Originally Posted by *Bokonon* 
Wow, he's 1 and he can dress himself and put on lipstick? My 1yo would probably just eat the lipstick!

WSS! My son who is 3 likes to do the same thing, doesn't worry me at all. I figure that's the life of growing up with females.


----------



## Polliwog (Oct 29, 2006)

Quote:


Originally Posted by *peaceful_mama* 
eh, I think my 1 yr. old 18 mos. could manage to throw a dress of mine over his head if he got ahold of it....he'd be most likely to start playing peekaboo









There's a huge developmental difference between an twelve-month-old and an eighteen-month-old.


----------



## childsplay (Sep 4, 2007)

He's one. He doesn't think he's anything other than his name. At his age he doesn't know he's a boy so really, it doesn't matter.
When you say he dresses himself I'm assuming he jams some garment on his head until it sticks and manages to jam a foot into a hat? That's what goes down with the three one year olds in my house anyway.
He's just putting the dresses on because their there. Same goes for the lipstick.
One thing I'd be very careful of is strangling on the doll clothes. I had one little guy manage to work a tied bonnet over his massive one year old head so it was hanging off the back of his neck. He was fine because I was right there, but I've since ditched the dress up clothes.


----------



## AFWife (Aug 30, 2008)

Just jumping in...

My little brother used to BEG our mom to paint his finger and toe nails...because she and I were doing ours.

He's a rough and tough Marine now...not the slightest bit girlie.

Your son probably just wants to be included.

and I'm also impressed that he can put a dress and lipstick on...I get excited when my son puts something in a container


----------



## nextcommercial (Nov 8, 2005)

She didn't say he was 12 months. She said he was one. So, that's somewhere between 12-24 months. Although, if he were 22 months, I'd say "almost two". But, she also didn't say where he put the lipstick, and if it looked good. He put it on himself.

If he did a good job and looked pretty good at 12 months, I'd get the kid an agent.

My daughter could undress and redress herself before 18 months. She could manage buttons by 18 months. TWICE in public, she stripped down to her rainboots (it never rains here) before I noticed her, and she was standing right next to me. Once at about 12 months, she came out of my master bedroom wearing a whole drawer full of my panties around her neck.

Never understimate a quiet toddler.


----------



## Bokonon (Aug 29, 2009)

Quote:


Originally Posted by *nextcommercial* 
She didn't say he was 12 months. She said he was one. So, that's somewhere between 12-24 months. Although, if he were 22 months, I'd say "almost two". But, she also didn't say where he put the lipstick, and if it looked good. He put it on himself.

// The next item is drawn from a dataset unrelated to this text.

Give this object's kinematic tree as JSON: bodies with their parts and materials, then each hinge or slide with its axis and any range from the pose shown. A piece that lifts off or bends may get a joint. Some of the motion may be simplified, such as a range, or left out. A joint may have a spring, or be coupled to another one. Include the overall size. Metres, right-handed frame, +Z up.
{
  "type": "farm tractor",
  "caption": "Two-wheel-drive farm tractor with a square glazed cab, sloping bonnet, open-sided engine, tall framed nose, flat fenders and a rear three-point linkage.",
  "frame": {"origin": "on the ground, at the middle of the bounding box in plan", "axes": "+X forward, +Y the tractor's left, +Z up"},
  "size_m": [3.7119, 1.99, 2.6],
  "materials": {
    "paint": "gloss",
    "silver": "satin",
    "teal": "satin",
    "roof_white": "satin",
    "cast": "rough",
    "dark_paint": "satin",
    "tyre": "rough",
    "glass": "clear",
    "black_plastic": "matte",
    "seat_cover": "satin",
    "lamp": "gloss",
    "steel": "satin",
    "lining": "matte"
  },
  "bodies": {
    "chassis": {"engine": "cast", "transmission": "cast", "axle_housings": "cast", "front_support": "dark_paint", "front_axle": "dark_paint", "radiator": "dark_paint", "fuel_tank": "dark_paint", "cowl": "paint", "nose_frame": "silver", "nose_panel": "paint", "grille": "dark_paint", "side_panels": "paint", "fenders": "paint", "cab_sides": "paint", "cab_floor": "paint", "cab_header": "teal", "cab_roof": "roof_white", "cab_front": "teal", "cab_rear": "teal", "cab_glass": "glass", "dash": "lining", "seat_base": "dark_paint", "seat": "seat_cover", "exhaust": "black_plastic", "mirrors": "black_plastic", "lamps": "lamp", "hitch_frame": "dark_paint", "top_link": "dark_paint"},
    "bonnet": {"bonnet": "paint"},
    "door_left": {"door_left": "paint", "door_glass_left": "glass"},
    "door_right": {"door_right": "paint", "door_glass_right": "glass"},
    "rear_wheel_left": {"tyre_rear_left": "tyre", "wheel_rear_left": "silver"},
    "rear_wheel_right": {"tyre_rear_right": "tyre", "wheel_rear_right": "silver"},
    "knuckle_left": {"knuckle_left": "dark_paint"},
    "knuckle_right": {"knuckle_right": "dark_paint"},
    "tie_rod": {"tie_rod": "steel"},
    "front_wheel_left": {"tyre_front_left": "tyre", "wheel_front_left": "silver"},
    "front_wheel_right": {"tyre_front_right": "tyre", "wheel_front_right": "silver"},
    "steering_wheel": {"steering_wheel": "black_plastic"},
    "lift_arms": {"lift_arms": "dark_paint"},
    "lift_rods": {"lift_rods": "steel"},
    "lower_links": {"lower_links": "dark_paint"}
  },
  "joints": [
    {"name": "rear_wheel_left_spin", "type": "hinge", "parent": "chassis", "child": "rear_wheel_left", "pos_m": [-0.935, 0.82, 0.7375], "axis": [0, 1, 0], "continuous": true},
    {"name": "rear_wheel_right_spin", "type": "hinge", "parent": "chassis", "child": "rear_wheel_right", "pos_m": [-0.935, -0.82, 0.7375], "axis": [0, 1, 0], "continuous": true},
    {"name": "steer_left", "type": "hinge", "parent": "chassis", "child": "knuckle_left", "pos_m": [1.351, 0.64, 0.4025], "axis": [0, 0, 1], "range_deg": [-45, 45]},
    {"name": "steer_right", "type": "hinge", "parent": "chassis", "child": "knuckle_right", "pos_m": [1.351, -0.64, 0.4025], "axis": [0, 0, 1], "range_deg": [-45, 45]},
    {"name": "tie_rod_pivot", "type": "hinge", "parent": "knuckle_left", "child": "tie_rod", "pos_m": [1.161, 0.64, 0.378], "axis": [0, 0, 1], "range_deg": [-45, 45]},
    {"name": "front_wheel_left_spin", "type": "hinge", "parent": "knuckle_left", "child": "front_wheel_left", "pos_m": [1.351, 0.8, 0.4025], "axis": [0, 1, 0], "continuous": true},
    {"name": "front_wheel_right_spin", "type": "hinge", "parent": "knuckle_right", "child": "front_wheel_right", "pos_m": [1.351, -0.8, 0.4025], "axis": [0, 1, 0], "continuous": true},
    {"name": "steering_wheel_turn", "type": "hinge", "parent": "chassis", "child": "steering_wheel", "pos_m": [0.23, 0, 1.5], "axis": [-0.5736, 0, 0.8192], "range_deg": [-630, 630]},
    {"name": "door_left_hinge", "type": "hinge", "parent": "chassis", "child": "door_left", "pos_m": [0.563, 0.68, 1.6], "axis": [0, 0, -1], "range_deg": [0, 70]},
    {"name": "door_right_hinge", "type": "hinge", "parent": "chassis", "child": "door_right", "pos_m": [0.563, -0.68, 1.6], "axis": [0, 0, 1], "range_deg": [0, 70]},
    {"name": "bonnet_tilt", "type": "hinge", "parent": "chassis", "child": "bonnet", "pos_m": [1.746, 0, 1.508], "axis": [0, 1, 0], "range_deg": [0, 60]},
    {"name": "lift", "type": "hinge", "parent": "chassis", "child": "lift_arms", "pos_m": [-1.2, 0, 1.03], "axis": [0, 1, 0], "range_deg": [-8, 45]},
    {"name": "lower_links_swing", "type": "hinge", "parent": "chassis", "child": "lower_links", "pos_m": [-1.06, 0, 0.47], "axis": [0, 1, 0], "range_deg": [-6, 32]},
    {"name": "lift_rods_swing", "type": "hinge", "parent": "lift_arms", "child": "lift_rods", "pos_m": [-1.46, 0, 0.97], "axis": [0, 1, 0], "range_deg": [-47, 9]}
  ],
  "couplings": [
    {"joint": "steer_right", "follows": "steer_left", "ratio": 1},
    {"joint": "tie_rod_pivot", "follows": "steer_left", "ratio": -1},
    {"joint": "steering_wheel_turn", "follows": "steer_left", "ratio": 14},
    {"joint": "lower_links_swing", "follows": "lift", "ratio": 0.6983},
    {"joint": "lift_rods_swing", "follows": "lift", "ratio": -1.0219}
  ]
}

If he did a good job and looked pretty good at 12 months, I'd get the kid an agent.

My daughter could undress and redress herself before 18 months. She could manage buttons by 18 months. TWICE in public, she stripped down to her rainboots (it never rains here) before I noticed her, and she was standing right next to me. Once at about 12 months, she came out of my master bedroom wearing a whole drawer full of my panties around her neck.

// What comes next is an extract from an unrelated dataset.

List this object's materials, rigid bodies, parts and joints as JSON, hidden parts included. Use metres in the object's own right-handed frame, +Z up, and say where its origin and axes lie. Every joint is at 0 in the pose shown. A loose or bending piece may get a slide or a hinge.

Never understimate a quiet toddler.

I think she posted in another thread that he just turned 1.


----------



## ~Charlie's~Angel~ (Mar 17, 2008)

Quote:


Originally Posted by *nextcommercial* 
Never understimate a quiet toddler.

Usually when its like this for more then a minute, I go running into the living room holding my breath, terrified of what I may find.


----------



## AllyRae (Dec 10, 2003)

If you're his primary caregiver, of course he will try to imitate you--it's all he knows! My DS used to try to put on my makeup when he was 1 too. And now at 6, he is a star wars obsessed rough and tumble boy who would rather eat dirt than to do anything even remotely "girly".







:


----------



## Polliwog (Oct 29, 2006)

Quote:


Originally Posted by *Bokonon* 
I think she posted in another thread that he just turned 1.

Exactly. And I've worked as an Early Childhood Education Specialist and very few children have the manual dexterity to put on clothes at that age. Lipstick, on the other hand, is pretty easy to squish.


----------



## Llyra (Jan 16, 2005)

Don't worry about it. And be prepared to defend him from ignorant adults in his life who might tease or even be ruder about it. For Easter this year, I bought my girls pretty little hair things to wear. Anyway, DS's feelings were badly hurt, that his sisters got pretty things for their hair and he didn't. He just felt left out of something that everybody else seemed to be enjoying. So I made him a little ponytail, and spent the whole day glaring at his idiot uncles and cousins to make sure they knew not to say ONE SINGLE WORD.

He's one. He has no clue what boys and girls are, and that's the way it should be.


----------



## Sharlla (Jul 14, 2005)

if you arennt comfortable with him wearing dresses and makeup you dont have to put it on him when he asks for it. although i dont think its going to do any harm if you do
_Posted via Mobile Device_


----------



## Just1More (Jun 19, 2008)

My 14mo can put things on, especially if they are big, and she could handle lipstick, I'm certain. (No, not exactly on her mouth, but it'd be obvious that's what she was trying to do.)

Just sayin'.


----------



## emmalizz (Apr 14, 2009)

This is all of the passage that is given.